** Begin **
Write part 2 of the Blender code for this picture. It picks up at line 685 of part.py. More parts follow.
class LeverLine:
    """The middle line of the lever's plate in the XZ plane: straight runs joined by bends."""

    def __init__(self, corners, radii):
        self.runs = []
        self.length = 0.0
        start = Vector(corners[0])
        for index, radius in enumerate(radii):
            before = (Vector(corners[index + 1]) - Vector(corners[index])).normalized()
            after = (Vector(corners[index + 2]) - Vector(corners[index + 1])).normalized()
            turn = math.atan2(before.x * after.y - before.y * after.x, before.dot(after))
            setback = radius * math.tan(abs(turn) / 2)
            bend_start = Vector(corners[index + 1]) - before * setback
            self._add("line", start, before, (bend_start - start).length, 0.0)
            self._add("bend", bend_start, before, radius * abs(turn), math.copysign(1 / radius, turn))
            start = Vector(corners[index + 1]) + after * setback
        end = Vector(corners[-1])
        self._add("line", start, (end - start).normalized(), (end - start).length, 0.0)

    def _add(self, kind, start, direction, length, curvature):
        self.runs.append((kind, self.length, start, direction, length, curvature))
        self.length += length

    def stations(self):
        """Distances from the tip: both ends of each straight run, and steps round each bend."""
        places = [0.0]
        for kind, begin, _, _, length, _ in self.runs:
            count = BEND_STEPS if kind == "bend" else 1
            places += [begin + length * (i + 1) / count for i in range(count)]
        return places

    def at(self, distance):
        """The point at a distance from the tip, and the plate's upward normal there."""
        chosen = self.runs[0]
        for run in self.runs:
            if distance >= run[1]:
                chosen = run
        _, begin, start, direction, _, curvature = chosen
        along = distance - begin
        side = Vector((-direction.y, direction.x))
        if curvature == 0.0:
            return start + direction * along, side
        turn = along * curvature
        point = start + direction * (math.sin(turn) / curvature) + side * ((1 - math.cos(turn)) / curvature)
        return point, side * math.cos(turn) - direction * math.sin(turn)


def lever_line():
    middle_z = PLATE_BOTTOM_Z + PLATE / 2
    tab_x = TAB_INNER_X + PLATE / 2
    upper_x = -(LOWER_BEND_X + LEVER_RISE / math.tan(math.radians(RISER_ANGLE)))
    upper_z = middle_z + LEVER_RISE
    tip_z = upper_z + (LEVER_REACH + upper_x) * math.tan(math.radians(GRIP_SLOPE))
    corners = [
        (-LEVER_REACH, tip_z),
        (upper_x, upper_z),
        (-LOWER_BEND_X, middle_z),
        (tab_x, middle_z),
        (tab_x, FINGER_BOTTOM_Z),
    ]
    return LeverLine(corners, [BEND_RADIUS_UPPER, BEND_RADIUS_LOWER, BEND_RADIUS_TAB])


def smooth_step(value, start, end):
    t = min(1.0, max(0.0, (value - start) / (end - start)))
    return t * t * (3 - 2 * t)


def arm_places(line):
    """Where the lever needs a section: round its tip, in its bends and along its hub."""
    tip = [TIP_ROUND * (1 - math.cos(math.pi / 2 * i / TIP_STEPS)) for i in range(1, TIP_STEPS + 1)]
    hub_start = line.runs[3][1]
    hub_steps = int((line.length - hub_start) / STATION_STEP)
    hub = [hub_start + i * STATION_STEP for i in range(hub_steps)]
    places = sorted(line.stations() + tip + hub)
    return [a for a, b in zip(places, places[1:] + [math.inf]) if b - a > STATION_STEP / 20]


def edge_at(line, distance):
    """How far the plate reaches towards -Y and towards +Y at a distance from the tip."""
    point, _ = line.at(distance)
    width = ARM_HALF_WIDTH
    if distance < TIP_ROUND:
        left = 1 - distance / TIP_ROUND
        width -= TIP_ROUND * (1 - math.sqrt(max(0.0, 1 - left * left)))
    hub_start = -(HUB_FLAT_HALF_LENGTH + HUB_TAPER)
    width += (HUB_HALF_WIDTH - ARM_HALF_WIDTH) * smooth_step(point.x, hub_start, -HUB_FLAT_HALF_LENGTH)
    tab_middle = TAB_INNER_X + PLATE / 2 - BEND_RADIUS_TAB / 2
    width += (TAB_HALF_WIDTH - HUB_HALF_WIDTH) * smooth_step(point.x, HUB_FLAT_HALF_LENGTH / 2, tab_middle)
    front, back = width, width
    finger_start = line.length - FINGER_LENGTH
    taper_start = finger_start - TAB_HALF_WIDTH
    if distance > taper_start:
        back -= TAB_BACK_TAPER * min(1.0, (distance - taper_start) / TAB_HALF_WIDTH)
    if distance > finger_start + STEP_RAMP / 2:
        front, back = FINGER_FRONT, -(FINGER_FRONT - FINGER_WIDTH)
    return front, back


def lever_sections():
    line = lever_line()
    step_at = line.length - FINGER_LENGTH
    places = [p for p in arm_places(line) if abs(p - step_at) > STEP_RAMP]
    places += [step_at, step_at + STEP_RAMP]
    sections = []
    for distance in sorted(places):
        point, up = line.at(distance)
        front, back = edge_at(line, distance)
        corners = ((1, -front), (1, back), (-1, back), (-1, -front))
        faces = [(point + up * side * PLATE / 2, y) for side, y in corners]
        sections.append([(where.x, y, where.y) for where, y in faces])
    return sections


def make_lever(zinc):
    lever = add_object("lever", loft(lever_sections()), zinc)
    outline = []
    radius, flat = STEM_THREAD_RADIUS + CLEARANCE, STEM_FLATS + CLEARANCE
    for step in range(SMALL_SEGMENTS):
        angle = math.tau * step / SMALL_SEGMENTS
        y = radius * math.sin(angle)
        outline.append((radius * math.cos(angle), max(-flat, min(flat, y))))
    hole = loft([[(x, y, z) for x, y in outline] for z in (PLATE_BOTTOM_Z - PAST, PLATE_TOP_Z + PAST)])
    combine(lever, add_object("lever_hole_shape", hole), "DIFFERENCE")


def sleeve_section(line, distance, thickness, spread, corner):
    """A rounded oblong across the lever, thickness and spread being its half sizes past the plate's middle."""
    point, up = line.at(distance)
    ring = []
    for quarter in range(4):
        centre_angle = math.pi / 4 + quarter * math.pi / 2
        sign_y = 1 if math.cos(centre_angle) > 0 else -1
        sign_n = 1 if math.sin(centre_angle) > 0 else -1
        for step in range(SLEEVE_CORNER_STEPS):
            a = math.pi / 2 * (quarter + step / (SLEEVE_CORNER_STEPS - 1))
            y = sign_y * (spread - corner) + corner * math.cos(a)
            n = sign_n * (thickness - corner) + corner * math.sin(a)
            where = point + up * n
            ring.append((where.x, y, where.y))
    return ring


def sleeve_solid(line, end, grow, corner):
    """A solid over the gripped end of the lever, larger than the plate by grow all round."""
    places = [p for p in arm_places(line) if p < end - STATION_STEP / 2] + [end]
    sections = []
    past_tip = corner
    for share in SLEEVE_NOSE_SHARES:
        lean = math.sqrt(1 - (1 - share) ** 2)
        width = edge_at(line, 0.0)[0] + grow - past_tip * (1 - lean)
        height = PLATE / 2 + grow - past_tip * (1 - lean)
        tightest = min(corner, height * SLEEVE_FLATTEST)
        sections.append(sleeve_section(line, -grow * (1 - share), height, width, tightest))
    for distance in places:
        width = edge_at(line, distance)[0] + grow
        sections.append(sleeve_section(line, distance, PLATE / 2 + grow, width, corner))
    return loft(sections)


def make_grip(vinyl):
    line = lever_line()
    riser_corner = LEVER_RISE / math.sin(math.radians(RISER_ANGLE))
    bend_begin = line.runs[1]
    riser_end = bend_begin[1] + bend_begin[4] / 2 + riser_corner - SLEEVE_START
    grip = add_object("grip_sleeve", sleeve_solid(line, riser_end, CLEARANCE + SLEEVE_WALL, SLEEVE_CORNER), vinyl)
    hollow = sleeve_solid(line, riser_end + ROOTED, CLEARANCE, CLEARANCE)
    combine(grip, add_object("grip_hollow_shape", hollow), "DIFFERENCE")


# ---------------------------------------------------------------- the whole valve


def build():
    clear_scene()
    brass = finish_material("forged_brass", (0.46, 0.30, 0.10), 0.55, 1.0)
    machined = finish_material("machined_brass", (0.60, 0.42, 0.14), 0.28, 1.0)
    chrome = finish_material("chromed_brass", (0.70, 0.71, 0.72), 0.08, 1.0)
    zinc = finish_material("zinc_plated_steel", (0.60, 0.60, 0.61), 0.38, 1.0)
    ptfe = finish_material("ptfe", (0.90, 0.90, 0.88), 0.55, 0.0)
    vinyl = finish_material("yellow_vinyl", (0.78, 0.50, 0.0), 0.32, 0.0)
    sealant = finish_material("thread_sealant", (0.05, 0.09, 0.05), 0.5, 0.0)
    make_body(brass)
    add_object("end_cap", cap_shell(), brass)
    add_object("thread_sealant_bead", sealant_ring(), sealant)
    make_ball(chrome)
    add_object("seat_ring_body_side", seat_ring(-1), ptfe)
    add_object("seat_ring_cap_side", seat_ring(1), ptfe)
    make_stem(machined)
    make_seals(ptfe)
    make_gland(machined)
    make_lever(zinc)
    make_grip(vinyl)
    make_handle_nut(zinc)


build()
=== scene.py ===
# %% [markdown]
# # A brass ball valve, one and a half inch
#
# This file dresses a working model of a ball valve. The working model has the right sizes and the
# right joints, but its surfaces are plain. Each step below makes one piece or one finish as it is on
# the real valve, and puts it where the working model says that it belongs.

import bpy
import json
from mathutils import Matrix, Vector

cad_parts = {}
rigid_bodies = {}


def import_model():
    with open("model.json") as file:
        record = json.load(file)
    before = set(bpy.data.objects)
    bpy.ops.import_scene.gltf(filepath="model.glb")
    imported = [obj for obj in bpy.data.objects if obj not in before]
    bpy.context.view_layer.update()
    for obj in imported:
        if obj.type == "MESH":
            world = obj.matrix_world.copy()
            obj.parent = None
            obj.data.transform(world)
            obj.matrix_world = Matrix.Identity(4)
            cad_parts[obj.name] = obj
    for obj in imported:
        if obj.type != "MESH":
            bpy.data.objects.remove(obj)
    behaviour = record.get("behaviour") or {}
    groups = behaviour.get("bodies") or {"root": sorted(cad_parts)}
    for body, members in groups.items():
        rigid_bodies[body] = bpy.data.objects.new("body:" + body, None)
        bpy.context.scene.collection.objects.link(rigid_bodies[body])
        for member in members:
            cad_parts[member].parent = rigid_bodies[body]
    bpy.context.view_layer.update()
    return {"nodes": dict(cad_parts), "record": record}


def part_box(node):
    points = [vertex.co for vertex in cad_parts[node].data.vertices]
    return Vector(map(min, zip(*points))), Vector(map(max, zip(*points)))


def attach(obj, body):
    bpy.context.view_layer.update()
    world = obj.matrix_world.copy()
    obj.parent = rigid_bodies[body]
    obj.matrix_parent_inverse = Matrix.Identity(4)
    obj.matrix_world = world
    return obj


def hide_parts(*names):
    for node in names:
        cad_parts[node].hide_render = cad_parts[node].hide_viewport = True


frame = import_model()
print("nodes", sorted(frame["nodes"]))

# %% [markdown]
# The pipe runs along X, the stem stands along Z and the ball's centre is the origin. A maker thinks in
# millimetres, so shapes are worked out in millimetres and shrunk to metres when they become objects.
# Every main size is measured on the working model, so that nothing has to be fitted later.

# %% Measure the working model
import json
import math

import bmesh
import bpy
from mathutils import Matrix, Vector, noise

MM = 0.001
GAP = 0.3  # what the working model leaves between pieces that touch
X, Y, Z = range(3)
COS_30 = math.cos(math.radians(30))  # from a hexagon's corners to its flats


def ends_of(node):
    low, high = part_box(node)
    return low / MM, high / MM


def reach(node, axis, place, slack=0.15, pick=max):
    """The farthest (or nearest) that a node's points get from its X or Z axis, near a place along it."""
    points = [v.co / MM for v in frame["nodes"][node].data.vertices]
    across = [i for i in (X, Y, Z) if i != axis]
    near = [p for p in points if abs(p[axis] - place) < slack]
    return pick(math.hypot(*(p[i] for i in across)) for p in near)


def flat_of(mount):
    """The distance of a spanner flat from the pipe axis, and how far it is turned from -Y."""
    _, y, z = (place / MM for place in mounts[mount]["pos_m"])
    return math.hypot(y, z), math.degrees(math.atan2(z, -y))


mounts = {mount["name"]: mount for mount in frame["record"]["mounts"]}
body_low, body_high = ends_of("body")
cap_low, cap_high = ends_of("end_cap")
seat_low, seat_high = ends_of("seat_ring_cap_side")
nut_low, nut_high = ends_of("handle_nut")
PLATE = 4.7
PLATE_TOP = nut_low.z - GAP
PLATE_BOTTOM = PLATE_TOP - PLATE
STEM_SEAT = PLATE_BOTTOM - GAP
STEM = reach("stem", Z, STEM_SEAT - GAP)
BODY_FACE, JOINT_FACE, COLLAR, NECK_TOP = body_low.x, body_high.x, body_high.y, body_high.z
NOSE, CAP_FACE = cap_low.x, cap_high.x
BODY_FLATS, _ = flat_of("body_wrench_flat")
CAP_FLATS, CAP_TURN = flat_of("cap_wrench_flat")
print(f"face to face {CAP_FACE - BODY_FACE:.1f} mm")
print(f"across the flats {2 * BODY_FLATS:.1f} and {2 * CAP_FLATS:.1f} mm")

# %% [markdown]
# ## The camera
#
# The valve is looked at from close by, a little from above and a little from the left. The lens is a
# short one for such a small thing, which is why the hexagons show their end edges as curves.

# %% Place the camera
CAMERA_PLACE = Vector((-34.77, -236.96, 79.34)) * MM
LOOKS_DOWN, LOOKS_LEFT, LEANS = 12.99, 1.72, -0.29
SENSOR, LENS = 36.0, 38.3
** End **
All lines above from the one containing "SLEEVE_WALL, SLEEVE_CORNER), vinyl)" to the one containing "obj.data.transform(world)" must be repeated exactly, both lines included, and no others.

    grip = add_object("grip_sleeve", sleeve_solid(line, riser_end, CLEARANCE + SLEEVE_WALL, SLEEVE_CORNER), vinyl)
    hollow = sleeve_solid(line, riser_end + ROOTED, CLEARANCE, CLEARANCE)
    combine(grip, add_object("grip_hollow_shape", hollow), "DIFFERENCE")


# ---------------------------------------------------------------- the whole valve


def build():
    clear_scene()
    brass = finish_material("forged_brass", (0.46, 0.30, 0.10), 0.55, 1.0)
    machined = finish_material("machined_brass", (0.60, 0.42, 0.14), 0.28, 1.0)
    chrome = finish_material("chromed_brass", (0.70, 0.71, 0.72), 0.08, 1.0)
    zinc = finish_material("zinc_plated_steel", (0.60, 0.60, 0.61), 0.38, 1.0)
    ptfe = finish_material("ptfe", (0.90, 0.90, 0.88), 0.55, 0.0)
    vinyl = finish_material("yellow_vinyl", (0.78, 0.50, 0.0), 0.32, 0.0)
    sealant = finish_material("thread_sealant", (0.05, 0.09, 0.05), 0.5, 0.0)
    make_body(brass)
    add_object("end_cap", cap_shell(), brass)
    add_object("thread_sealant_bead", sealant_ring(), sealant)
    make_ball(chrome)
    add_object("seat_ring_body_side", seat_ring(-1), ptfe)
    add_object("seat_ring_cap_side", seat_ring(1), ptfe)
    make_stem(machined)
    make_seals(ptfe)
    make_gland(machined)
    make_lever(zinc)
    make_grip(vinyl)
    make_handle_nut(zinc)


build()
=== scene.py ===
# %% [markdown]
# # A brass ball valve, one and a half inch
#
# This file dresses a working model of a ball valve. The working model has the right sizes and the
# right joints, but its surfaces are plain. Each step below makes one piece or one finish as it is on
# the real valve, and puts it where the working model says that it belongs.

import bpy
import json
from mathutils import Matrix, Vector

cad_parts = {}
rigid_bodies = {}


def import_model():
    with open("model.json") as file:
        record = json.load(file)
    before = set(bpy.data.objects)
    bpy.ops.import_scene.gltf(filepath="model.glb")
    imported = [obj for obj in bpy.data.objects if obj not in before]
    bpy.context.view_layer.update()
    for obj in imported:
        if obj.type == "MESH":
            world = obj.matrix_world.copy()
            obj.parent = None
            obj.data.transform(world)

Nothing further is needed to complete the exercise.